Angulo v. City of New York

In an action to recover damages for personal injuries, the defendant City of New York appeals, as limited by its brief, from so much of an order of the Supreme Court, Queens County (Flug, J.), entered December 26, 2006, as denied that branch of its motion which was pursuant to CPLR 3211 (a) (7) to dismiss the complaint insofar as asserted against it for failure to timely serve a notice of claim and granted the plaintiffs cross motion pursuant to General Municipal Law § 50-e (5) for leave to deem his notice of claim timely served, nunc pro tunc.

Ordered that the order is reversed insofar as appealed from, on the law, with costs, that branch of the motion of the defendant City of New York which was pursuant to CPLR 3211 (a) (7) to dismiss the complaint insofar as asserted against it on the ground that the plaintiff failed to timely serve a notice of claim is granted, and the plaintiffs cross motion for leave to deem his notice of claim timely served, nunc pro tunc, is denied.

On May 5, 2005 the plaintiff, then employed by the Time Warner Company (hereinafter Time Warner), was working on a pole in Queens, when a nearby defective light or electrical pole snapped and hit him, allegedly causing him to fall and sustain injuries.

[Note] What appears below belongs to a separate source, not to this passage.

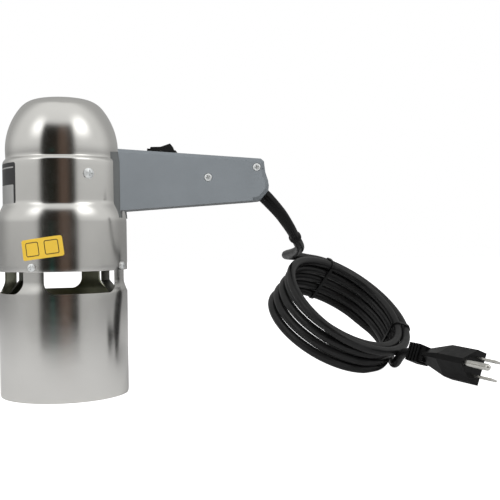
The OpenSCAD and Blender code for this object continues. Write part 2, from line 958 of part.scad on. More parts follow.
// The lead's and the tail's ends run straight for one diameter into what they meet
coil_head = coil_world(coil_stub_a);
coil_head_dir = unit(coil_turned(coil_inner[0] - coil_inner[1]));
coil_foot = coil_world(coil_stub_b);
coil_foot_dir = unit(coil_turned(coil_inner[coil_n] - coil_inner[coil_n - 1]));
relief_dir = unit(relief_end - relief_path[len(relief_path) - 2]);
plug_dir = [cos(plug_turn[1]) * cos(plug_turn[2]), cos(plug_turn[1]) * sin(plug_turn[2]), -sin(plug_turn[1])];
plug_up = [
    cos(plug_turn[0]) * sin(plug_turn[1]) * cos(plug_turn[2]) + sin(plug_turn[0]) * sin(plug_turn[2]),
    cos(plug_turn[0]) * sin(plug_turn[1]) * sin(plug_turn[2]) - sin(plug_turn[0]) * cos(plug_turn[2]),
    cos(plug_turn[0]) * cos(plug_turn[1])
];
plug_rear = plug_at - grip_to * plug_dir + cord_entry * plug_up;
lead_path = concat(
    [relief_end, relief_end + cord_d * relief_dir],
    lead_points,
    [coil_head + cord_d * coil_head_dir, coil_head]
);
tail_path = concat(
    [coil_foot, coil_foot + cord_d * coil_foot_dir],
    tail_points,
    [plug_rear - cord_d * plug_dir, plug_rear]
);

function path_length(p) = len(p) < 2 ? 0 : sum([for (i = [1:len(p) - 1]) norm(p[i] - p[i - 1])], 0);
function sum(v, i) = i == len(v) ? 0 : v[i] + sum(v, i + 1);
echo(lead = path_length(lead_path), coil = path_length(coil_path), tail = path_length(tail_path));
echo(head = coil_head, head_dir = coil_head_dir, foot = coil_foot, foot_dir = coil_foot_dir);
echo(plug_rear = plug_rear, plug_dir = plug_dir);
echo(coil_low = min([for (p = coil_path) coil_world(p)[2]]) - cord_d / 2);

module cord_lead() {
    color(black)
        tube(lead_path, [for (p = lead_path) cord_d / 2], cord_sides);
}

module cord_coil() {
    color(black)
        translate(coil_at)
            rotate([0, coil_lean, coil_face])
                tube(coil_path, [for (p = coil_path) cord_d / 2], coil_sides);
}

module cord_tail() {
    color(black)
        tube(tail_path, [for (p = tail_path) cord_d / 2], cord_sides);
}

// A tie drawn round the bundle of turns, where the coil's angle is deg
module tie_outline(passes, r) {
    hull()
        for (t = passes)
            translate([norm([coil_point(t)[0], coil_point(t)[1]]), coil_point(t)[2]])
                circle(r = r, $fn = 32);
}

module tie(deg) {
    first = (coil_start_deg - deg) / 360;
    passes = [for (k = [0:ceil(coil_turns)]) if (first + k >= 0 && first + k <= coil_turns) first + k];
    rotate([0, 0, deg + 90])
        rotate([90, 0, 0])
            translate([0, 0, -tie_w / 2])
                difference() {
                    linear_extrude(tie_w)
                        tie_outline(passes, cord_d / 2 + tie_room + tie_t);
                    translate([0, 0, -1])
                        linear_extrude(tie_w + 2)
                            tie_outline(passes, cord_d / 2 + tie_room);
                }
}

module cord_ties() {
    color(black)
        translate(coil_at)
            rotate([0, coil_lean, coil_face]) {
                for (deg = tie_degs)
                    tie(deg);
            }
}

// Plug

module in_plug() {
    translate(plug_at)
        rotate(plug_turn)
            children();
}

module plug_outline(s) {
    polygon([
        for (p = [
            [-plug_half, plug_back], [plug_half, plug_back], [plug_half, plug_side],
            [plug_peak_half, plug_peak], [-plug_peak_half, plug_peak], [-plug_half, plug_side]
        ]) [p[0] * s[0], grip_mid + (p[1] - grip_mid) * s[1]]
    ]);
}

// Turns a drawing of the plug's face to stand across the blades
module across(x) {
    translate([x, 0, 0])
        rotate([90, 0, 90])
            children();
}

module plug_body() {
    ribs = 4;
    rib_step = (grip_to - grip_from - 2) / ribs;
    color(black)
        in_plug()
            difference() {
                union() {
                    across(-plug_len)
                        linear_extrude(plug_len)
                            plug_outline([1, 1]);
                    hull() {
                        across(-plug_len - eps)
                            linear_extrude(2 * eps)
                                plug_outline([1, 1]);
                        across(-grip_from)
                            linear_extrude(eps)
                                plug_outline([0.5, 0.52]);
                    }
                    translate([-grip_to + 1.5, -grip_y + 1.5, grip_low + 1.5])
                        cube([grip_to - grip_from, 2 * grip_y - 3, grip_high - grip_low - 3]);
                    for (i = [0:ribs - 1])
                        translate([-grip_to + i * rib_step, -grip_y, grip_low])
                            cube([rib_step * 0.62, 2 * grip_y, grip_high - grip_low]);
                }
                for (side = [-1, 1])
                    translate([-8, side * blade_half_gap - blade_thick / 2 - run_gap, -blade_w / 2 - run_gap])
                        cube([9, blade_thick + 2 * run_gap, blade_w + 2 * run_gap]);
                translate([-8, 0, ground_off])
                    rotate([0, 90, 0])
                        cylinder(r = ground_r + run_gap, h = 9);
            }
}

module plug_blades() {
    color("gainsboro")
        in_plug()
            for (side = [-1, 1])
                difference() {
                    translate([-7, side * blade_half_gap - blade_thick / 2, -blade_w / 2])
                        cube([blade_l + 7, blade_thick, blade_w]);
                    translate([blade_l - 4, side * blade_half_gap + 2, 0])
                        rotate([90, 0, 0])
                            cylinder(r = 1.6, h = 4);
                }
}

module plug_ground_pin() {
    color("gainsboro")
        in_plug()
            translate([-7, 0, ground_off])
                rotate([0, 90, 0])
                    union() {
                        cylinder(r = ground_r, h = ground_l + 7 - ground_r);
                        translate([0, 0, ground_l + 7 - ground_r])
                            sphere(r = ground_r);
                    }
}

nozzle_skirt();
skirt_screws();
main_housing();
housing_screws();
dome_cap();
heater_straps();
heat_tube();
mica_liner();
heater_mica();
heater_coil();
thermal_cutout();
shroud_ring();
fan_impeller();
motor_shaft();
shaft_bearings();
motor_bracket();
motor_can();
motor_magnets();
motor_armature();
motor_screws();
handle_saddle();
saddle_screws();
handle_shell_front();
handle_shell_back();
handle_screws();
switch_body();
switch_rocker();
rocker_pin();
terminal_block();
strain_relief();
cord_lead();
cord_coil();
cord_ties();
cord_tail();
plug_body();
plug_blades();
plug_ground_pin();
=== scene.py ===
"""Looks for the embossing heat tool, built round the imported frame.

Camera and materials, the mains cord with its ties and sleeve, the turned metal shells, the saddle, screw
heads and films, then the floor, the room that the metal mirrors, and two lights. Sizes are in millimetres and
angles in degrees, unless a comment says otherwise.
"""
import math

import bmesh
import bpy
from mathutils import Euler, Matrix, Vector


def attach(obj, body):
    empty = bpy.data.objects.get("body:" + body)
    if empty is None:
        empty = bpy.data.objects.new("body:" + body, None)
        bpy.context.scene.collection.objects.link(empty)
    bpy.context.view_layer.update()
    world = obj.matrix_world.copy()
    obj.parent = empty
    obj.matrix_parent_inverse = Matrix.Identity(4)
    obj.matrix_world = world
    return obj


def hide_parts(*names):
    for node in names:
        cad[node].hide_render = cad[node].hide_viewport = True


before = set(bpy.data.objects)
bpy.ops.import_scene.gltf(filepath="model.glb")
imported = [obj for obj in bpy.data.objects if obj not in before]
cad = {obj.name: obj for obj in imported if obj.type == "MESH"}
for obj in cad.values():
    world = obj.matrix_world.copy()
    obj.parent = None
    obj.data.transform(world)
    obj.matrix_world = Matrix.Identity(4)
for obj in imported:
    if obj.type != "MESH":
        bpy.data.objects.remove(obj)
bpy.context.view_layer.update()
MM = 0.001
MICRON = 0.000001
TOOL = "tool"


# Camera, placed in metres; its roll is in radians

CAMERA_AT = (0.1315, -0.5858, 0.1045)
CAMERA_TILT = 89.45
CAMERA_ROLL = -0.01304
tilt = Matrix.Rotation(math.radians(CAMERA_TILT), 3, "X")
camera_data = bpy.data.cameras.new("camera")
camera_data.sensor_width = 36
camera_data.lens = 59.76
camera = bpy.data.objects.new("camera", camera_data)
camera.location = CAMERA_AT
camera.rotation_euler = (tilt @ Matrix.Rotation(CAMERA_ROLL, 3, "Z")).to_euler()
bpy.context.collection.objects.link(camera)
bpy.context.scene.camera = camera


# Materials; depth and speckle are in microns

NOISE_ROUGHNESS = 0.55
SPECKLE_SCALE = 1100
COAT_ROUGHNESS = 0.3


def node_material(name):
    material = bpy.data.materials.new(name)
    material.use_nodes = True
    nodes, links = material.node_tree.nodes, material.node_tree.links
    nodes.clear()
    out = nodes.new("ShaderNodeOutputMaterial")
    shader = nodes.new("ShaderNodeBsdfPrincipled")
    links.new(shader.outputs[0], out.inputs[0])
    return material, nodes, links, shader


def grain(nodes, links, scale, detail=3.0, brush=1):
    """Noise in the object's own space; brush draws it out into fine lines round the axis."""
    coords = nodes.new("ShaderNodeTexCoord")
    mapping = nodes.new("ShaderNodeMapping")
    mapping.inputs["Scale"].default_value = (1, 1, brush)
    noise = nodes.new("ShaderNodeTexNoise")
    noise.inputs["Scale"].default_value = scale
    noise.inputs["Detail"].default_value = detail
    noise.inputs["Roughness"].default_value = NOISE_ROUGHNESS
    links.new(coords.outputs["Object"], mapping.inputs["Vector"])
    links.new(mapping.outputs[0], noise.inputs["Vector"])
    return noise.outputs["Fac"]


def ramp(nodes, links, value, low, high, start=0.35, end=0.65):
    node = nodes.new("ShaderNodeValToRGB")
    node.color_ramp.elements[0].position = start
    node.color_ramp.elements[0].color = (*low, 1)
    node.color_ramp.elements[1].position = end
    node.color_ramp.elements[1].color = (*high, 1)
    links.new(value, node.inputs[0])
    return node.outputs[0]


def spread(nodes, links, value, low, high, start=0.3, end=0.7):
    node = nodes.new("ShaderNodeMapRange")
    node.inputs["From Min"].default_value = start
    node.inputs["From Max"].default_value = end
    node.inputs["To Min"].default_value = low
    node.inputs["To Max"].default_value = high
    links.new(value, node.inputs["Value"])
    return node.outputs[0]


def bump(nodes, links, value, strength, depth, below=None):
    node = nodes.new("ShaderNodeBump")
    node.inputs["Strength"].default_value = strength
    node.inputs["Distance"].default_value = depth * MICRON
    links.new(value, node.inputs["Height"])
    if below is not None:
        links.new(below, node.inputs["Normal"])
    return node.outputs[0]


def tones(color, vary):
    return tuple(c * (1 - vary) for c in color), tuple(min(1, c * (1 + vary)) for c in color)


def plastic(name, color, roughness, vary, scale, depth, strength, blotch=60, coat=0.0, shine=0.5):
    """A moulded surface: soft blotches in colour and gloss over a fine texture."""
    material, nodes, links, shader = node_material(name)
    low, high = tones(color, vary)
    colour = ramp(nodes, links, grain(nodes, links, blotch), low, high)
    gloss = spread(nodes, links, grain(nodes, links, blotch * 3), roughness * 0.85, roughness * 1.15)
    texture = bump(nodes, links, grain(nodes, links, scale, 2), strength, depth)
    links.new(colour, shader.inputs["Base Color"])
    links.new(gloss, shader.inputs["Roughness"])
    links.new(texture, shader.inputs["Normal"])
    shader.inputs["Specular IOR Level"].default_value = shine
    shader.inputs["Coat Weight"].default_value = coat
    shader.inputs["Coat Roughness"].default_value = COAT_ROUGHNESS
    return material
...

On August 3, 2005 Recovery Services International, Inc., acting on behalf of ACE/ESIS, Inc. (hereinafter collectively Recovery), Time Warner’s workers’ compensation carrier, served *604a notice of claim on the defendant City of New York to recover the payments it made to the plaintiff as workers’ compensation benefits for the injuries he sustained in the fall. On August 5, 2005 the plaintiff served his own notice of claim on the City. By letter dated August 23, 2005, the City’s Comptroller rejected his claim on the ground it was not timely submitted. The plaintiff does not dispute the City’s assertion that his notice of claim was untimely.

The plaintiff commenced this action in June 2006 and the City served its answer on July 21, 2006. After the applicable statute of limitations had expired, by notice of motion dated August 16, 2006, the City moved, inter alia, pursuant to CPLR 3211 (a) (7), to dismiss the complaint insofar as asserted against it, for failure to comply with the condition precedent of a timely notice of claim as required by General Municipal Law § 50-e (1). In opposition, the plaintiff contended, among other things, that he was entitled to rely on Recovery’s notice of claim. The plaintiff also cross-moved, pursuant to General Municipal Law § 50-e (5), if required, for leave to deem his notice of claim timely served, nunc pro tunc. The Supreme Court denied the City’s motion and granted the plaintiffs cross motion.

“Service of a notice of claim within 90 days after accrual of the claim is a condition precedent to commencing an action against [the City]. The plaintiff[’s] fail[ure] to serve [his] notice of claim within the statutory period, and [his] late service without leave of court was a nullity. The [plaintiff was] required to move within one year and 90 days of the accrual date of the claim for leave to serve a late notice of claim pursuant to General Municipal Law § 50-e (5). Since the plaintiffi ] failed to make a timely application for such relief, the [City was] entitled to dismissal of the complaint” (Maxwell v City of New York, 29 AD3d 540, 541 [2006] [citations omitted]; see General Municipal Law § 50-e [1] [a]; § 50-i [1] [a]; Pierson v City of New York, 56 NY2d 950 [1982]; Laroc v City of New York, 46 AD3d 760 [2007]; Steinberg v Village of Garden City, 247 AD2d 463 [1998]; cf. Hartford Ins. Co. v City of New York, 29 AD3d 519 [2006]).

Contrary to the plaintiff’s contention, under the circumstances of this case, he was not entitled to rely on Recovery’s notice of claim to avoid dismissal of his action (see Rosenbaum v City of New York, 8 NY3d 1, 10-11 [2006]; Brown v City of New York, 95 NY2d 389, 392-393 [2000]; see also Steinberg v Village of Garden City, 247 AD2d 463 [1998]; cf. Hartford Ins. Co. v City of New York, 29 AD3d 519 [2006]).

In light of our determination, we need not reach the parties’ remaining contentions. Skelos, J.P., Fisher, Dillon and McCarthy, JJ., concur.